__EXERCISE REQUIREMENTS__:
Stop after the line with "return rest_at(back, (low": repeat exactly every line before it, beginning with the first, and that line itself.

__PROVIDED MATERIAL__:
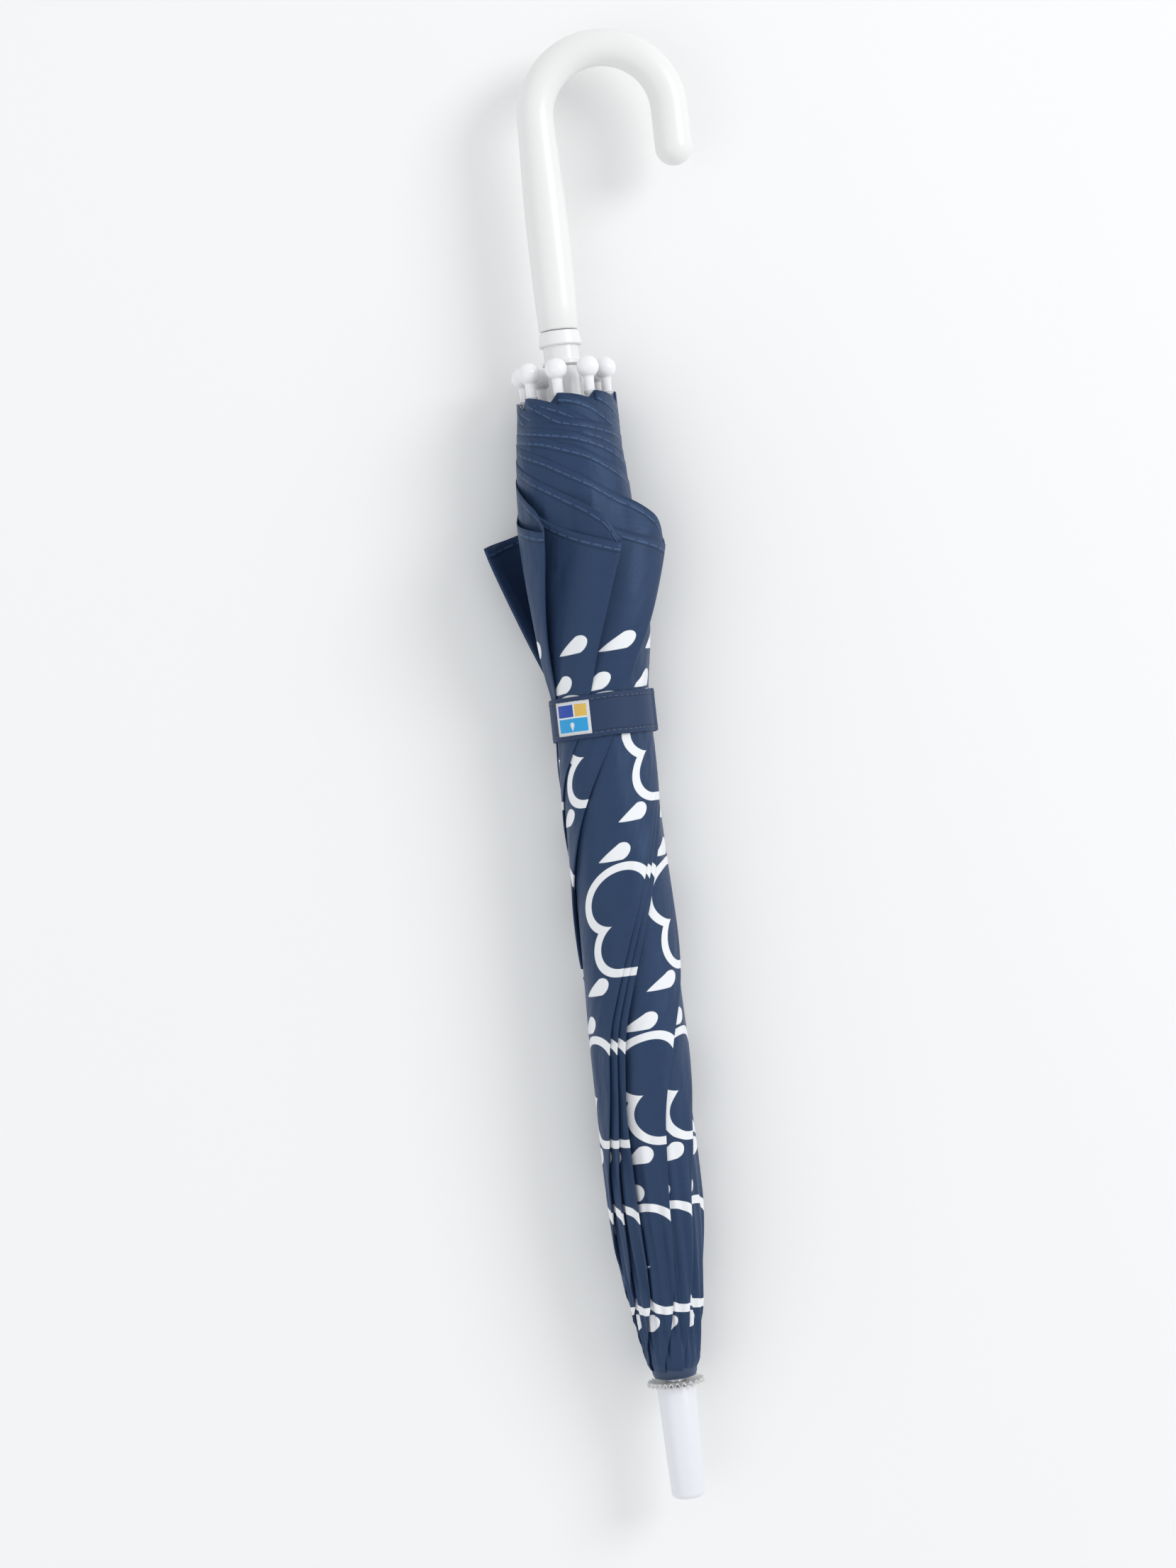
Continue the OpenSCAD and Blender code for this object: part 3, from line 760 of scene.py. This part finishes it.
def open_place(k, across, along):
    """Rest places of gore k's points, so that each lands on the spread gore when open."""
    j = k % 8 + 1
    middle = math.radians(FIRST_RIB + RIB_STEP * (k - 0.5))
    tangent = Vector((math.cos(middle), 0, -math.sin(middle)))
    rib = hinge_matrix(rib_name(k))
    steps = 256
    backs = [(rib @ hinge_matrix(f"panel_{k}_fold", step / steps)).inverted()
             for step in range(steps + 1)]
    back = np.array([[list(row) for row in matrix] for matrix in backs])
    line_one, line_two = ((rib_line(i, 0.0), rib_line(i, 1.0)) for i in (k, j))
    side = across * 2 - 1
    hem = HEM_REACH * (1 - SCALLOP * (1 - side ** 2))
    reach = TOP_REACH + along * (hem - TOP_REACH)
    one = np.outer(1 - reach, line_one[0]) + np.outer(reach, line_one[1])
    two = np.outer(1 - reach, line_two[0]) + np.outer(reach, line_two[1])
    share = ((side + 1) / 2)[:, None]
    target = one * (1 - share) + two * share
    chord = np.linalg.norm(two - one, axis=1)
    normal = np.cross(line_two[1] - line_two[0], line_one[1] - line_one[0])
    normal = normal / np.linalg.norm(normal)
    if normal[1] < 0:
        normal = -normal
    target = target + np.outer(chord * SAG * (1 - side ** 2) ** 1.5, normal)
    target = np.concatenate([target, np.ones((len(target), 1))], axis=1)
    low = np.zeros(len(target))
    high = np.ones(len(target))
    for turn in range(26):
        guess = (low + high) / 2
        rest = rest_at(back, guess, target)
        t = np.clip((rest @ np.array(tangent) + BEND_SPAN) / (2 * BEND_SPAN), 0, 1)
        beyond = t * t * (3 - 2 * t) > guess
        low = np.where(beyond, guess, low)
        high = np.where(beyond, high, guess)
    return rest_at(back, (low + high) / 2, target)


def rest_at(back, share, target):
    """Carries open points back to rest, each by its own share of the fold."""
    spot = share * (len(back) - 1)
    first = np.minimum(spot.astype(int), len(back) - 2)
    part = (spot - first)[:, None]
    one = np.einsum("nij,nj->ni", back[first], target)[:, :3]
    two = np.einsum("nij,nj->ni", back[first + 1], target)[:, :3]
    return one * (1 - part) + two * part


def open_flat(across, along):
    side = across * 2 - 1
    hem = HEM_REACH * (1 - SCALLOP * (1 - side ** 2))
    reach = TOP_REACH + along * (hem - TOP_REACH)
    return np.stack([side * reach * GORE_SLOPE, reach * 0.96], axis=1)


def open_from_hem(across, along):
    return (1 - along) * HEM_REACH


for k in RIBS:
    gore = cloth_sheet(f"canopy_gore_{k}", OPEN_ROWS, OPEN_COLUMNS,
                       lambda across, along: open_place(k, across, along),
                       open_flat, navy_cloth, open_from_hem)
    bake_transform(gore)
    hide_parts(f"canopy_panel_{k}")


# ---- Canopy: crown cap ----
# A small collar of the same cloth, sewn in over the crown, which covers the gathered
# tops of the gores and is held by the washer.

bm = bmesh.new()
turn_profile(bm, [(0.0044, 0.0543), (0.0078, 0.0545), (0.0093, 0.0551), (0.0099, 0.0568),
                  (0.0101, 0.0590), (0.0102, 0.0612)], 72)
bmesh.ops.solidify(bm, geom=bm.faces, thickness=0.0002)
plain_navy, shader, place = new_finish("plain_navy", 0.55, Sheen_Weight=0.35)
shader.inputs["Sheen Tint"].default_value = (0.45, 0.58, 0.85, 1)
threads = place.noise(520.0, 3.0, (1, 0.3, 1))
plug(shader, "Base Color", threads.mix((0.0190, 0.0360, 0.083, 1), (0.0285, 0.0520, 0.114, 1)))
plug(shader, "Roughness", 0.50 + threads * 0.12)
plug(shader, "Normal", place.noise(2200.0, 2.0).bump(0.00006))
cap = add_piece("canopy_cap", bm, plain_navy, "root")


# ---- Rib tips ----
# White ball ends moulded with a neck. The corners of the canopy are sewn to the necks
# with a few turns of thread.

tip_white = moulded("tip_plastic", (0.90, 0.90, 0.91, 1), (0.87, 0.87, 0.885, 1), 0.26,
                    Coat_Weight=0.3, Coat_Roughness=0.15)
RIB_LENGTH = 0.444
BALL_R = 0.005
NECK_R = 0.0023
THREAD_LIFT = 0.0002
THREAD_HEIGHT = -0.0118
THREAD_PITCH = 0.00052
thread_finish, shader, place = new_finish("sewing_thread", 0.7, Sheen_Weight=0.3)
twist = place.noise(2500.0, 2.0)
plug(shader, "Base Color", twist.mix((0.62, 0.64, 0.68, 1), (0.80, 0.82, 0.85, 1)))
plug(shader, "Normal", twist.bump(0.00005))


def on_rib(k):
    """Place of rib k's foot at rest, with its length along Y."""
    angle = math.radians(FIRST_RIB + RIB_STEP * (k - 1))
    foot = Matrix.Rotation(angle, 4, "Y") @ Matrix.Translation((0, CROWN_HEIGHT, RIB_PIVOT_R))
    return foot @ Matrix.Rotation(RIB_LEAN, 4, "X")


for k in RIBS:
    bm = bmesh.new()
    outline = [(NECK_R - 0.0002, -0.0199), (NECK_R, -0.0197), (NECK_R, -0.0060),
               (NECK_R + 0.00015, -0.0050)]
    outline += [(BALL_R * math.cos(math.radians(turn)), BALL_R * math.sin(math.radians(turn)))
                for turn in range(-60, 90, 8)]
    turn_profile(bm, outline, 40)
    bmesh.ops.holes_fill(bm, edges=[edge for edge in bm.edges if edge.is_boundary], sides=0)
    bmesh.ops.translate(bm, verts=bm.verts, vec=(0, RIB_LENGTH, 0))
    bmesh.ops.transform(bm, matrix=on_rib(k), verts=bm.verts)
    ball = add_piece(f"ball_tip_{k}", bm, tip_white, f"rib_{k}")
    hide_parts(f"tip_{k}")
    bm = bmesh.new()
    for wind in range(3):
        place = (NECK_R + THREAD_LIFT, THREAD_HEIGHT + wind * THREAD_PITCH, 0)
        bmesh.ops.create_circle(bm, segments=12, radius=0.00025,
                                matrix=Matrix.Translation(place))
    rings = list(bm.verts) + list(bm.edges)
    bmesh.ops.spin(bm, geom=rings, cent=(0, 0, 0), axis=(0, 1, 0), angle=2 * math.pi,
                   steps=28, use_merge=True)
    bmesh.ops.translate(bm, verts=bm.verts, vec=(0, RIB_LENGTH, 0))
    bmesh.ops.transform(bm, matrix=on_rib(k), verts=bm.verts)
    add_piece(f"tip_thread_{k}", bm, thread_finish, f"rib_{k}")


# ---- Strap ----
# A double band of the canopy cloth, stitched along both edges and sewn to the rib at
# the left. It wraps the roll and closes on itself with hook-and-loop tape.

STRAP_HEIGHT = 0.353
STRAP_WIDTH = 0.019
STRAP_IN = 0.0223
STRAP_LAP = (95, 150)
STRAP_T = 0.0008
LAP_STEP = 0.0016
STRAP_LOWEST = -23.55


def bent_place(from_turn, to_turn, radius, width, rise=None):
    """Lays a sheet round the roll: across goes along its length, and along its width."""
    def place(across, along):
        turn = from_turn + (to_turn - from_turn) * across
        out = np.full_like(turn, radius * 1000)
        if rise is not None:
            out = out + rise(turn) * 1000
        angle = np.radians(turn)
        wave = 0.10 * np.sin(angle * 5 + 0.6) + 0.07 * np.sin(angle * 9)
        height = STRAP_HEIGHT * 1000 + (along - 0.5) * width * 1000
        tilt = 0.35 * np.sin(angle + 0.5)
        x = (out + wave * 0.5) * np.sin(angle)
        z = (out + wave * 0.5) * np.cos(angle)
        z = np.maximum(z, STRAP_LOWEST + (out - STRAP_IN * 1000) * -0.1)
        return np.stack([x, height + tilt + wave, z], axis=1) / 1000
    return place


def bent_flat(length, width):
    def flat(across, along):
        return np.stack([across * length, along * width], axis=1)
    return flat


strap_cloth, shader, place = new_finish("strap_cloth", 0.55, Sheen_Weight=0.15, Sheen_Roughness=0.4,
                                 Specular_IOR_Level=0.22)
shader.inputs["Sheen Tint"].default_value = (0.45, 0.58, 0.85, 1)
uv = place.node("ShaderNodeUVMap", {"uv_map": "UVMap"}, {})
band_x = uv.node("ShaderNodeSeparateXYZ", {}, {0: uv}, out=0)
band_y = uv.node("ShaderNodeSeparateXYZ", {}, {0: uv}, out=1)
threads = uv.noise(650.0, 3.0, (0.3, 1, 1))
tone = (threads * 0.6 + place.noise(40.0, 3.0) * 0.4)
cloth = tone.mix((0.0205, 0.0385, 0.090, 1), (0.0300, 0.0540, 0.120, 1))
from_edge = STRAP_WIDTH / 2 - (band_y - STRAP_WIDTH / 2).math("ABSOLUTE")
piping = 1 - (from_edge - 0.0026).math("ABSOLUTE").above(0.00030, 0.0002)
plug(shader, "Base Color", (piping * 0.5).mix(cloth, (0.014, 0.022, 0.043, 1)))
plug(shader, "Roughness", 0.52 + threads * 0.12)
weave = (band_x * 2800.0).math("SINE") * (band_y * 2800.0).math("SINE")
plug(shader, "Normal", (weave * 0.10 + threads * 0.4 - piping * 0.7).bump(0.00012, 0.9))

strap_from = STRAP_LAP[0] - 4
strap_to = STRAP_LAP[1] + 360
strap_length = math.radians(strap_to - strap_from) * (STRAP_IN + STRAP_T)


def lap_rise(turn):
    return LAP_STEP * smooth_step((turn - (STRAP_LAP[0] + 360 - 14)) / 14)


def press_strap(piece):
    """Carries a strap piece on rib 8, with a mesh of its own."""
    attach(piece, "rib_8")
    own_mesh(piece)


strap_place = bent_place(strap_from, strap_to, STRAP_IN + STRAP_T / 2, STRAP_WIDTH, lap_rise)
strap = cloth_sheet("closing_strap", 14, 200, strap_place,
                    bent_flat(strap_length, STRAP_WIDTH), strap_cloth, thick=STRAP_T * 0.9)
hem_round = strap.modifiers.new("edge", "BEVEL")
hem_round.width = 0.0003
hem_round.segments = 2
hem_round.limit_method = "ANGLE"
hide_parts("strap")

stitch_finish, shader, place = new_finish("strap_thread", 0.6, Sheen_Weight=0.3)
twist = place.noise(2600.0, 2.0)
plug(shader, "Base Color", twist.mix((0.050, 0.080, 0.145, 1), (0.085, 0.130, 0.220, 1)))
plug(shader, "Normal", twist.bump(0.00005))
STITCH_L = 0.0019
STITCH_PITCH = 0.0027
bm = bmesh.new()
edge_place = bent_place(strap_from, strap_to, STRAP_IN + STRAP_T + 0.00004, STRAP_WIDTH, lap_rise)
count = int(strap_length / STITCH_PITCH)
for row in (0.105, 0.895):
    spots = edge_place((np.arange(count) + 0.5) / count, np.full(count, row))
    ahead = edge_place((np.arange(count) + 0.5) / count + 0.0005, np.full(count, row))
    for spot, nextspot in zip(spots, ahead):
        way = Vector(nextspot - spot).normalized()
        made = bmesh.ops.create_icosphere(bm, subdivisions=1, radius=1.0)["verts"]
        bmesh.ops.scale(bm, verts=made, vec=(STITCH_L / 2, 0.00021, 0.00017))
        turn = Matrix((way, Vector((0, 1, 0)), way.cross(Vector((0, 1, 0))))).transposed()
        bmesh.ops.rotate(bm, verts=made, matrix=turn, cent=(0, 0, 0))
        bmesh.ops.translate(bm, verts=made, vec=Vector(spot))
strap_stitches = add_piece("strap_stitches", bm, stitch_finish, "rib_8")

tape, shader, place = new_finish("hook_and_loop", 0.85, Sheen_Weight=0.5)
fuzz = place.noise(1500.0, 4.0)
plug(shader, "Base Color", fuzz.mix((0.015, 0.023, 0.045, 1), (0.035, 0.052, 0.095, 1)))
plug(shader, "Normal", fuzz.bump(0.0004))
PATCH_WIDTH = STRAP_WIDTH - 0.006
PATCH_T = 0.0004
for name, node, slot, step in (("loop_patch", "strap_loop_patch", "loop_tape", 0.5),
                               ("hook_patch", "strap_hook_patch", "hook_tape", 1.5)):
    radius = STRAP_IN + STRAP_T + PATCH_T * step
    length = math.radians(STRAP_LAP[1] - STRAP_LAP[0] - 6) * radius
    patch = cloth_sheet(name, 8, 40, bent_place(STRAP_LAP[0] + 4, STRAP_LAP[1] - 2, radius,
                                                PATCH_WIDTH),
                        bent_flat(length, PATCH_WIDTH), tape, thick=PATCH_T * 0.8)
    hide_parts(node)
    press_strap(patch)
press_strap(strap)
press_strap(strap_stitches)


# ---- Woven label ----
# A small woven label with a white border of overcast stitches round three plain blocks of
# colour and a woven raindrop, sewn flat on the strap.

LABEL_L = 0.018
LABEL_W = 0.015
LABEL_TURN = -35
LABEL_T = 0.00035
woven, shader, place = new_finish("label_weave", 0.6, Sheen_Weight=0.2)
uv = place.node("ShaderNodeUVMap", {"uv_map": "UVMap"}, {})
label_x = uv.node("ShaderNodeSeparateXYZ", {}, {0: uv}, out=0)
label_y = uv.node("ShaderNodeSeparateXYZ", {}, {0: uv}, out=1)
inner_x = LABEL_L / 2 - 0.0014 - (label_x - LABEL_L / 2).math("ABSOLUTE")
inner_y = LABEL_W / 2 - 0.0014 - (label_y - LABEL_W / 2).math("ABSOLUTE")
field = inner_x.math("MINIMUM", inner_y).above(0.0, 0.00008)
top = label_y.above(LABEL_W * 0.52, 0.00006)
right = label_x.above(LABEL_L * 0.58, 0.00006)
upper = right.mix((0.010, 0.065, 0.42, 1), (0.78, 0.52, 0.10, 1))
blocks = top.mix((0.012, 0.36, 0.74, 1), upper)
gap_y = 1 - (label_y - LABEL_W * 0.52).math("ABSOLUTE").above(0.00035, 0.00008)
gap_x = (1 - (label_x - LABEL_L * 0.58).math("ABSOLUTE").above(0.00035, 0.00008)) * top
mark = drop_shape(label_x, label_y, (LABEL_L * 0.5, LABEL_W * 0.30), 0.0013, 0.0030, 0.0)
lines = gap_y.math("MAXIMUM", gap_x).math("MAXIMUM", mark)
face_colour = lines.mix(blocks, (0.82, 0.84, 0.86, 1))
plug(shader, "Base Color", field.mix((0.80, 0.82, 0.84, 1), face_colour))
ribbing = (label_y * 15000.0).math("SINE") * 0.5 + (label_x * 9000.0).math("SINE") * 0.3
overcast = ((label_x + label_y) * 6500.0).math("SINE") * (1 - field) * 1.4
plug(shader, "Normal", (ribbing + overcast).bump(0.00007))
half_turn = math.degrees(LABEL_L / 2 / (STRAP_IN + STRAP_T))
label = cloth_sheet("woven_label", 12, 24,
                    bent_place(LABEL_TURN - half_turn, LABEL_TURN + half_turn,
                               STRAP_IN + STRAP_T + LABEL_T / 2 + 0.00008, LABEL_W),
                    bent_flat(LABEL_L, LABEL_W), woven, thick=LABEL_T)
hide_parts("strap_label")
press_strap(label)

__TASK RESULT__:
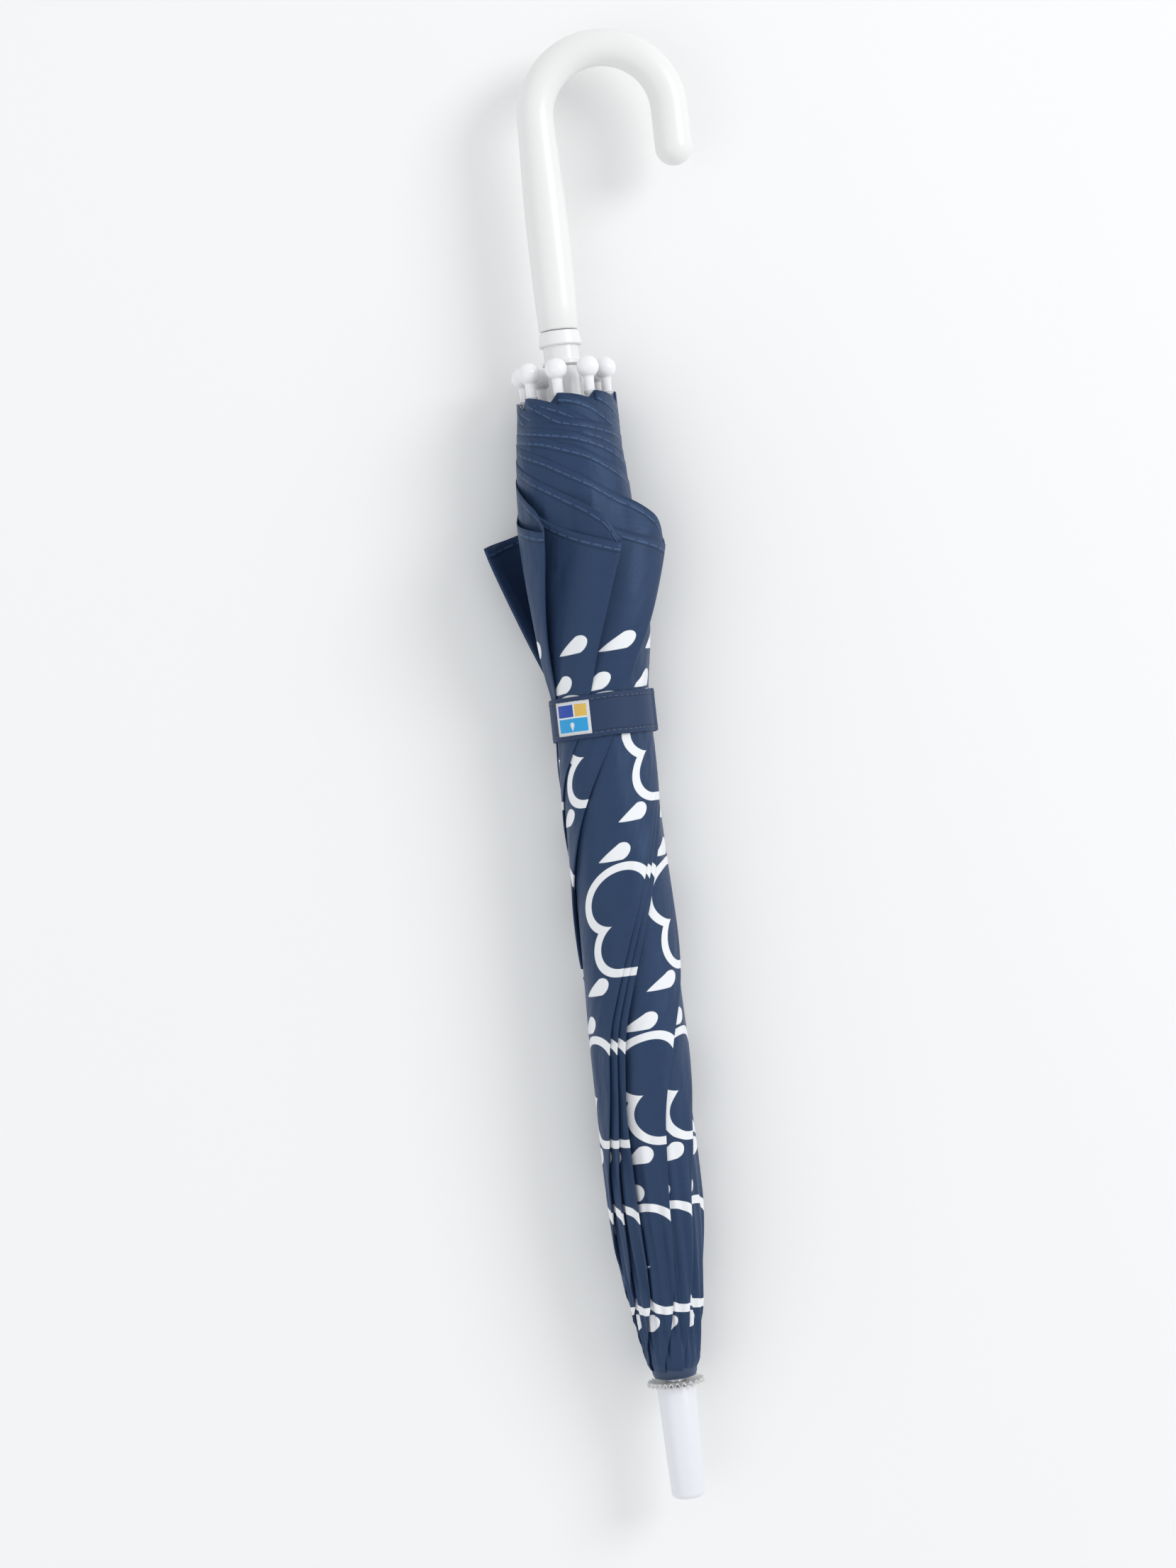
Continue the OpenSCAD and Blender code for this object: part 3, from line 760 of scene.py. This part finishes it.
def open_place(k, across, along):
    """Rest places of gore k's points, so that each lands on the spread gore when open."""
    j = k % 8 + 1
    middle = math.radians(FIRST_RIB + RIB_STEP * (k - 0.5))
    tangent = Vector((math.cos(middle), 0, -math.sin(middle)))
    rib = hinge_matrix(rib_name(k))
    steps = 256
    backs = [(rib @ hinge_matrix(f"panel_{k}_fold", step / steps)).inverted()
             for step in range(steps + 1)]
    back = np.array([[list(row) for row in matrix] for matrix in backs])
    line_one, line_two = ((rib_line(i, 0.0), rib_line(i, 1.0)) for i in (k, j))
    side = across * 2 - 1
    hem = HEM_REACH * (1 - SCALLOP * (1 - side ** 2))
    reach = TOP_REACH + along * (hem - TOP_REACH)
    one = np.outer(1 - reach, line_one[0]) + np.outer(reach, line_one[1])
    two = np.outer(1 - reach, line_two[0]) + np.outer(reach, line_two[1])
    share = ((side + 1) / 2)[:, None]
    target = one * (1 - share) + two * share
    chord = np.linalg.norm(two - one, axis=1)
    normal = np.cross(line_two[1] - line_two[0], line_one[1] - line_one[0])
    normal = normal / np.linalg.norm(normal)
    if normal[1] < 0:
        normal = -normal
    target = target + np.outer(chord * SAG * (1 - side ** 2) ** 1.5, normal)
    target = np.concatenate([target, np.ones((len(target), 1))], axis=1)
    low = np.zeros(len(target))
    high = np.ones(len(target))
    for turn in range(26):
        guess = (low + high) / 2
        rest = rest_at(back, guess, target)
        t = np.clip((rest @ np.array(tangent) + BEND_SPAN) / (2 * BEND_SPAN), 0, 1)
        beyond = t * t * (3 - 2 * t) > guess
        low = np.where(beyond, guess, low)
        high = np.where(beyond, high, guess)
    return rest_at(back, (low + high) / 2, target)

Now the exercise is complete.